By: Jeffrey Spenner
For some people, board games are only bits of cardboard, wood or plastic. They’re just spaceship models or dungeon maps or dense rulebooks, a bit of fun after a strenuous week at the office. I know they’re more because they helped give me back my wife. After she was critically injured in a car crash, I watched her slowly, and in fits and starts, reclaim her speech, her movement, and her brain functionality with a broad diet of tabletop games.
Massive internal trauma. She has a lacerated spleen, collapsed right lung, broken clavicle. Her lower jaw is broken into three pieces. The right cheekbone is separated from the rest of her skull. . . multiple broken bones in her chest and back. . . I struggled to process and mentally catalog the laundry list of issues the medical resident was matter-of-factly relaying to me. “But we’re not really immediately concerned with any of that at the moment,” he continued. I blinked, surprised. He told me that I needed to sign a piece of paper allowing him to cut into my wife’s head. The most important and threatening thing to her, he told me, is that she has suffered what’s called a diffuse axonal injury. It’s a traumatic brain injury, it’s severe and they needed to relieve pressure now to make sure the brain damage she’d already suffered didn’t worsen.
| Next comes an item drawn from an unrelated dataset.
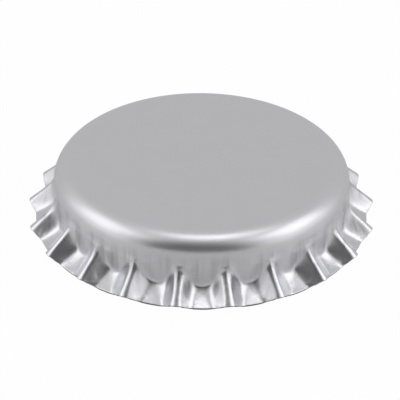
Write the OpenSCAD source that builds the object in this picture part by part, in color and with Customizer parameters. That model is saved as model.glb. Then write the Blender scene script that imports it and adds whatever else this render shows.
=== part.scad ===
// Crown cap for a 26 mm bottle finish: a pressed tinplate shell with a fluted skirt,
// and the sealing liner that is moulded into it.
// The cap stands on the edge of its skirt at z = 0, with its top at z = cap_h.
// A valley of the skirt faces -Y.

/* [Shell] */
// Bore of the plain wall, which seats on the bottle's ring
bore_d = 26.75; // [26.45:0.05:27.05]
// Height from the skirt's edge to the top panel
cap_h = 6.0; // [5.7:0.05:6.4]
// Thickness of the tinplate
sheet_t = 0.24; // [0.18:0.01:0.28]
// Outside radius of the shoulder between the panel and the wall
shoulder_r = 2.0; // [1.4:0.1:2.2]

/* [Skirt] */
// Number of flutes
flutes = 21; // [20:1:22]
// How far the tips of the flutes reach out from the wall
flute_reach = 2.435; // [2.2:0.005:2.7]
// How far the skirt's edge reaches out from the wall in the valleys
valley_reach = 1.7; // [1.4:0.005:1.8]
// Height of the flute tips above the edge of the valleys
tip_lift = 0.65; // [0.4:0.05:0.75]
// Slope of the flute crests below the horizontal
crest_slope = 46; // [43:1:49]
// Slope of the flutes' sides in their own section
flank_slope = 51; // [47:1:55]
// Outside radius of the flute crests
crest_r = 0.6; // [0.45:0.05:0.75]
// Slope of the flared valleys below the horizontal
flare_slope = 37; // [31:1:39]
// Outside radius of the bend where the wall turns out into the flare
foot_r = 0.4; // [0.2:0.05:0.6]

/* [Liner] */
// Thickness of the thin web inside the sealing rings
web_t = 0.25; // [0.2:0.05:0.4]
// Distance from the wall's inside in to the middle of the outer sealing ring
outer_ring_inset = 1.55; // [1.4:0.05:1.7]
// Radius of the outer ring's bead
outer_bead_r = 0.7; // [0.6:0.05:0.8]
// Depth of the outer ring below the inside of the panel
outer_ring_t = 0.95; // [0.8:0.05:1.05]
// Distance from the wall's inside in to the middle of the inner sealing ring
inner_ring_inset = 3.05; // [2.9:0.05:3.3]
// Radius of the inner ring's bead
inner_bead_r = 0.35; // [0.3:0.05:0.45]
// Depth of the inner ring below the inside of the panel
inner_ring_t = 0.5; // [0.45:0.05:0.6]

/* [Hidden] */
$fn = 128;

// How far the forming solids run past what they cut or join
overrun = 1.5;

// Radii of the wall's outside, the valley edge and the flute tips
wall_r = bore_d / 2 + sheet_t;
valley_r = wall_r + valley_reach;
tip_r = wall_r + flute_reach;

// The sheet's edge lies on a cone from the valley edge up to the flute tips. Its slope:
edge_slope = atan(tip_lift / (flute_reach - valley_reach));
// Height of the sheet's outside at the valley edge, with its underside on z = 0
valley_z = sheet_t * sin(edge_slope) / sin(edge_slope + flare_slope);
tip_z = valley_z + tip_lift;

// Height at which the wall would meet the flare without its bend
foot_z = valley_z + valley_reach * tan(flare_slope);
// Centre of the bend
bend_tangent = tan(45 - flare_slope / 2);
bend_centre = [wall_r + foot_r, foot_z + foot_r * bend_tangent];

// Length of a flute's crest from its tip to the wall, and the depth of its section
crest_l = flute_reach / cos(crest_slope);
flute_depth = 3 * crest_r;

// Point at a distance from a centre, in a direction measured from +X
function polar(centre, distance, angle) =
    centre + distance * [cos(angle), sin(angle)];

// Half section of the solid under the cap's outside face, moved outwards by grow
module cap_section(grow) {
    shoulder_z = cap_h - shoulder_r;
    bend_r = foot_r - grow;
    steps = 8;
    bend = [
        for (i = [0 : steps])
            polar(bend_centre, bend_r, 180 + (90 - flare_slope) * i / steps)
    ];
    flare_end = bend[steps] + (bend_centre[1] + overrun) / sin(flare_slope)
        * [cos(flare_slope), -sin(flare_slope)];
    polygon(concat(
        [[0, flare_end[1] - sheet_t + grow], [0, shoulder_z], [wall_r + grow, shoulder_z]],
        bend,
        [flare_end, [flare_end[0], flare_end[1] - sheet_t + grow]]
    ));
    square([wall_r - shoulder_r, cap_h + grow]);
    intersection() {
        translate([wall_r - shoulder_r, shoulder_z]) circle(r = shoulder_r + grow);
        square([wall_r + grow, cap_h + grow]);
    }
}

// Section of one flute across its crest, with the crest of the outside face at y = 0
module flute_section(grow) {
    crest_centre = [0, -crest_r];
    crest_end = polar(crest_centre, crest_r + grow, 90 - flank_slope);
    base_x = crest_end[0] + (flute_depth + crest_end[1]) / tan(flank_slope);
    translate(crest_centre) circle(r = crest_r + grow);
    polygon([
        crest_end,
        [base_x, -flute_depth],
        [-base_x, -flute_depth],
        [-crest_end[0], crest_end[1]]
    ]);
}

// One flute on the +X side, from past its tip to inside the wall
module flute(grow) {
    translate([tip_r, 0, tip_z])
        rotate([0, crest_slope - 90, 0])
            rotate([0, 0, -90])
                translate([0, 0, -overrun])
                    linear_extrude(crest_l + 2 * overrun)
                        flute_section(grow);
}

// The solid under the cap's outside face, moved outwards by grow
module pressed_form(grow) {
    rotate_extrude() cap_section(grow);
    for (i = [0 : flutes - 1])
        rotate([0, 0, 90 + i * 360 / flutes]) flute(grow);
}

// Everything beyond the cone on which the sheet's edge lies
module past_the_edge() {
    inner_r = wall_r - overrun;
    outer_r = tip_r + 2 * overrun;
    floor_z = -4 * overrun;
    rotate_extrude()
        polygon([
            [inner_r, floor_z],
            [inner_r, valley_z - (valley_r - inner_r) * tan(edge_slope)],
            [outer_r, valley_z + (outer_r - valley_r) * tan(edge_slope)],
            [outer_r, floor_z]
        ]);
}

// The pressed tinplate shell, one sheet thickness all over
module shell() {
    color("silver")
        difference() {
            pressed_form(0);
            pressed_form(-sheet_t);
            past_the_edge();
        }
}

// The sealing liner, which fills the inside corner of the shell behind its outer ring
module liner() {
    panel_z = cap_h - sheet_t;
    outer_ring_r = bore_d / 2 - outer_ring_inset;
    inner_ring_r = bore_d / 2 - inner_ring_inset;
    color("whitesmoke")
        rotate_extrude()
            intersection() {
                cap_section(-sheet_t);
                union() {
                    translate([0, panel_z - web_t]) square([outer_ring_r, web_t + sheet_t]);
                    translate([outer_ring_r, panel_z - outer_ring_t + outer_bead_r])
                        circle(r = outer_bead_r);
                    translate([inner_ring_r, panel_z - inner_ring_t + inner_bead_r])
                        circle(r = inner_bead_r);
                }
            }
}

shell();
liner();
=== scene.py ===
"""Looks of the crown cap: a fluted tinplate shell and the sealing liner inside it.

The two pieces are built as meshes in millimetres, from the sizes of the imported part, and placed in metres.
"""
import math

import bpy
import numpy as np
from mathutils import Matrix, Vector


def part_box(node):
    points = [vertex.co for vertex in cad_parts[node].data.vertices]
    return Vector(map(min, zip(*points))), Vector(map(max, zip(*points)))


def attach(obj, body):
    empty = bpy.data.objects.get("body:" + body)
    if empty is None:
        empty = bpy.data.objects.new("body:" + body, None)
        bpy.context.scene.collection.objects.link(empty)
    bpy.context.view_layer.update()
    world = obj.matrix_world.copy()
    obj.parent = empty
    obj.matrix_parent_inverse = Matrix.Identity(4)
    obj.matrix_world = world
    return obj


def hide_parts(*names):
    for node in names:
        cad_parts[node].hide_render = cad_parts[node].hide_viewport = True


MM = 0.001

# ---------------------------------------------------------------- shell, in millimetres and degrees

SHEET_T = 0.24
SHOULDER_R = 2.00

# Flutes: their number, how far their tips reach out from the wall, and the slope of their crests
FLUTES = 21
PITCH = 2 * math.pi / FLUTES
FLUTE_REACH = 2.435
CREST_SLOPE = 41.7

# Section across a flute at three heights, low, halfway and high: the crest's radius, the flanks' slope, and
# the blend with the wall
FLUTE_LOW = 0.5
FLUTE_TOP = 3.2
CREST_R = (0.62, 0.45, 0.81)
FLANK_ANGLE = (57, 58, 47)
FLUTE_BLEND = (0.55, 0.59, 2.09)

# Valleys: their reach at the edge, and the fold where the wall turns out into them, higher at both ends
VALLEY_REACH = 1.707
FOLD_Z = 1.37
FOLD_SLOPE = 56.9
FOLD_BLEND = 0.29
FLARE_POWER = 1.68
FOOT_HALF = 0.80
FOOT_RISE = 0.23

# Cut edge: its rise from the valleys to the tips, the sheet's slope at it, and the radius of its corners
TIP_LIFT = 0.63
EDGE_SLOPE = 28
EDGE_ROUND = 0.05

# Wall: how far it is drawn in at the flutes, and the faint upright wrinkle between two of them
GROOVE = 0.18
GROOVE_LOW = 3.40
GROOVE_TOP = 4.39
WRINKLE = 0.03
WRINKLE_HALF = 0.42
WRINKLE_LOW = 2.10
WRINKLE_TOP = 4.57

# Small differences from flute to flute, as a press leaves them: degrees, shares of a value, and millimetres
SEED = 4
FLUTE_SHIFT = 0.25
CREST_SPREAD = 0.12
FLANK_SPREAD = 2.0
FOLD_SPREAD = 0.04
REACH_SPREAD = 0.03
WRINKLE_SPREAD = 0.5
WRINKLE_SHIFT = 0.05

# Columns of the shell's mesh to a flute, crowded at its crest
COLUMNS_PER_FLUTE = 36
COLUMN_CROWDING = 0.35

# Rings of the shell's mesh: their radii on the panel, as shares of its rim's, their number round the
# shoulder, and their number down to each of three heights and then to the edge
OUTER_PANEL_SHARES = (0.3, 0.7, 0.97)
INNER_PANEL_SHARES = (0.4, 0.9)
OUTER_SHOULDER_STEPS = 12
INNER_SHOULDER_STEPS = 8
UPPER_Z = 3.0
MIDDLE_Z = 1.9
LOWER_Z = 1.0
OUTER_SKIRT_STEPS = (12, 14, 18, 16)
INNER_SKIRT_STEPS = (6, 6, 8, 8)

# Rings round each corner of the cut edge, in degrees, and how many of them still count as tinned
CORNER_TURNS = (22, 45, 68, 90)
TINNED_CORNER_RINGS = 2

# Step to either side for the slope of the face, in radians round it and in millimetres up it
NORMAL_STEP = 1e-4

# ---------------------------------------------------------------- liner, in millimetres

# Thickness of its web, and each sealing ring's distance in from the wall, bead radius and depth
WEB_T = 0.25
OUTER_RING_INSET = 1.55
OUTER_BEAD_R = 0.7
OUTER_RING_T = 0.95
INNER_RING_INSET = 3.05
INNER_BEAD_R = 0.35
INNER_RING_T = 0.5
RING_FILLET = 0.10

# Mesh of the liner: columns round it, radius of its first ring, and rings on web, bead and corner
LINER_COLUMNS = 256
WEB_START_R = 0.5
WEB_POINTS = 12
BEAD_POINTS = 25
LINER_CORNER_POINTS = 8

# ---------------------------------------------------------------- surfaces

# A scale is in cells a metre, a depth in metres, and a fade runs from none to full between two heights in mm
TIN_DARK = (0.785, 0.785, 0.817, 1)
TIN_LIGHT = (0.805, 0.805, 0.838, 1)
TIN_ROUGHNESS = (0.31, 0.33)
# Cut edge: bare steel, its colour darkened further as painted shade
STEEL_AND_SHADE_COLOUR = (0.17, 0.17, 0.18, 1)
STEEL_ROUGHER = 0.2
MOTTLE_SCALE = 450
GRAIN_SCALE = 3800
GRAIN_DEPTH = 0.0000016
SKIRT_GLOSS = 0.04
GLOSS_FADE = (3.8, 2.8)
DRAW_MARK_SCALE = 1100
DRAW_MARK_SQUASH = 0.08
DRAW_MARK_DEPTH = 0.00004
DRAW_MARK_FADE = (5.0, 3.6)
# Painted shade: darker upright stripes down the wall, faded out towards its top and its foot
SHADE_STREAK_SCALE = 1200
SHADE_STREAK_SQUASH = 0.05
SHADE_STREAK_RANGE = (0.48, 0.68)
PAINTED_SHADE_COLOUR = (0.60, 0.60, 0.624, 1)
SHADE_TOP_FADE = (4.6, 3.4)
SHADE_FOOT_FADE = (1.2, 2.0)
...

All of this happened after I received a phone call on July 14, 2016 that changed my life. I arrived home after work to start dinner, but before I could start, my phone rang urgently. It was University of Missouri Healthcare. “There’s been a car accident,” the operator told me, “You need to get here immediately.” They could tell me no more over the phone, so, for the next two hours, I sat quietly in a friend’s truck hurtling down the highway while my world silently crashed around me.